The film, being distributed by Universal Pictures, traces the history of snowboarding, told through the stories of five well-known snowboarders. Two of the athletes featured in the film are sponsored by Mountain Dew and wear the drink's logos on their helmets and snowboards. Mountain Dew is one of a number of sponsors of snowboarding events featured in the film, so the drink's signs will appear in those scenes. And moviegoers shouldn't be surprised if they see people drinking Mountain Dew in certain scenes: the drink was available for cast members to drink during shooting.

Mountain Dew's backing of the film is one more example of how marketers, increasingly questioning the effectiveness of traditional TV advertising, are coming up with marketing alternatives. Mountain Dew has long sponsored action sports events and used sports in its TV commercials. But now it's hoping a subtle association with a sports-related movie will give its brand more credibility with men who enjoy sports such as snowboarding, biking and surfing.

Such men, a key part of the drink's target market of men ages 18 to 24, are typically hard to reach through TV ads because they watch less TV than other segments of the population.

"Ultimately, we think this will do more over time to build our brand than anything overt we can do for this hard-to-reach audience," says John Galloway, vice president sports and media for Pepsi Cola North America. He wouldn't disclose how much Pepsi had invested in the film. Mountain Dew is now considering other film projects in sports and music.

To be sure, consumer-products companies have financed television shows for years. Hallmark Cards helped build its brand name through Hallmark Hall of Fame movies on television. In this case, however, Mountain Dew is deliberately taking a low profile in its involvement with the film, to avoid turning off consumers who dislike hard-sell marketing.

While the brand's appearance in certain scenes means it will likely register in moviegoers' minds, few are likely to realize that Mountain Dew made the film. Not even ads for the film, also paid for by Mountain Dew, mention the drink.

Still, Mountain Dew hasn't kept its involvement a complete secret: it screened the film for the nation's top skiers and snowboarders, among others, at ESPN's Winter X Games in January.

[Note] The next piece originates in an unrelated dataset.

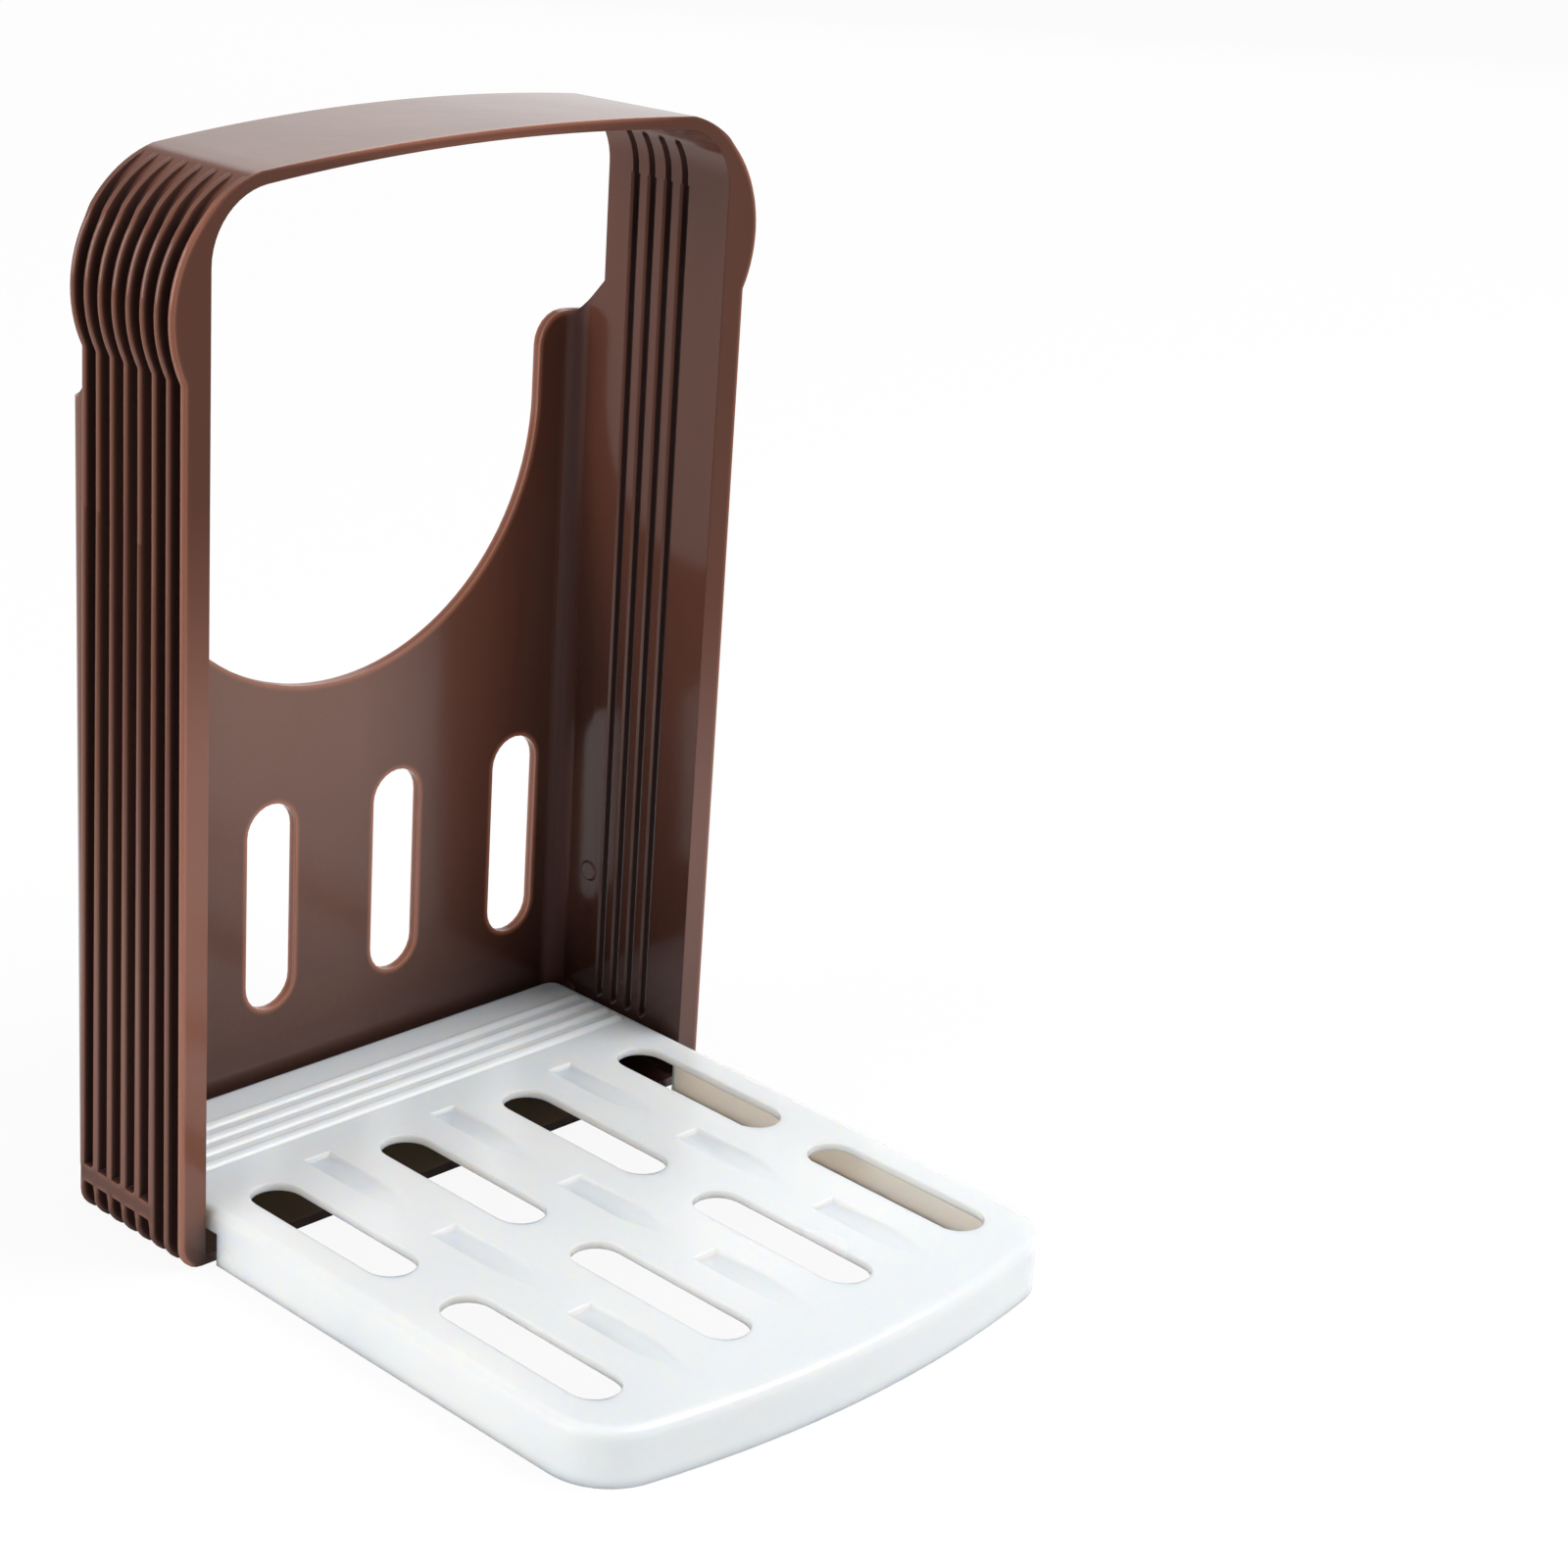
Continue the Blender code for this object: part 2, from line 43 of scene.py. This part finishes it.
# Camera, fitted to the photograph's edges
CAMERA_PLACE = (-0.477326, -0.495891, 0.378396)
CAMERA_AZIMUTH = -47.143
CAMERA_ELEVATION = 21.346
CAMERA_ROLL = 3.995
CAMERA_CLIP = (0.01, 50.0)
LENS_MM = 81.22
SENSOR_MM = 36.0

# Side walls behind the grooves: their outer face, their top corner, and how they draw in.
# At full height the half width shrinks by this share for each metre of depth.
WALL_OUT = 0.0722
GROOVE_CORNER_R = 0.0172
GROOVE_CORNER_Z = 0.2164
REAR_LEAN = 0.2

# Rounding of the fins' crests. An edge is a crest if it is sharp, lies well above the groove's floor
# and far enough to the side, and stays in one row.
CREST_ROUND = 0.0007
CREST_SEGMENTS = 3
CREST_ANGLE = 50
LEAST_FIN = 0.0016
FINS_START = 0.059
SAME_ROW = 0.0001

# Mesh finish: how near points are joined, how flat a face counts as one, and which edges stay sharp
WELD_REACH = 1e-6
WHOLE_FACE_ANGLE = 0.12
SHARP_ANGLE = 34
NORMAL_WEIGHT = 60

# Both plastics
PLASTIC_IOR = 1.50
CLOUD_SPAN = (0.3, 0.7)
OPENNESS_SAMPLES = 8
EDGE_SAMPLES = 6

# Brown plastic: two tones, gloss and surface
BROWN = (0.160, 0.061, 0.040)
BROWN_DEEP = (0.126, 0.046, 0.030)
FLOW_NOISE = (28.0, 3.0, (1, 1, 0.18))
FLOW_RANGE = (0.35, 0.65, 0.0, 1.0)
BROWN_CLOUD_NOISE = (9.0, 1.5, (1, 1, 1))
BROWN_CLOUD_TONES = (0.15, 0.55)
BROWN_ROUGHNESS = (0.12, 0.18)
PIN_ROUGHNESS = (0.24, 0.30)
BROWN_EDGE_SOFTNESS = 0.0003
BROWN_RIPPLE_NOISE = (60.0, 2.0, (1, 1, 0.35))
BROWN_RIPPLE_BUMP = (0.04, 0.002)
BROWN_GRAIN_NOISE = (950.0, 2.0, (1, 1, 1))
BROWN_GRAIN_BUMP = (0.03, 0.0004)

# Brown plastic inside the arch and in its grooves: painted shade, deeper where less of the surroundings is
# open
BROWN_INSIDE_SHADE = (0.034, 0.014, 0.011)
INSIDE_SHADE_REACH = 0.150
INSIDE_SHADE_RANGE = (0.28, 0.72, 1.0, 0.0)
BROWN_HOLLOW_SHADE = (0.052, 0.027, 0.024)
HOLLOW_SHADE_REACH = 0.006
HOLLOW_SHADE_RANGE = (0.25, 0.75, 1.0, 0.0)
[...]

Marketing consultants say Mountain Dew is walking a tightrope. "It is not as simple as running an ad campaign. They have to understand that fine line between making sure it's not overcommercialized, and at the same time they don't want to be just anonymous in this whole investment," says John V. Allen of Highbridge Consulting in Connecticut.

Still, he says, a venture such as this, if done right, is a "solid way" to build a brand. "It's a longer, slower burn, but a much more effective one," he says.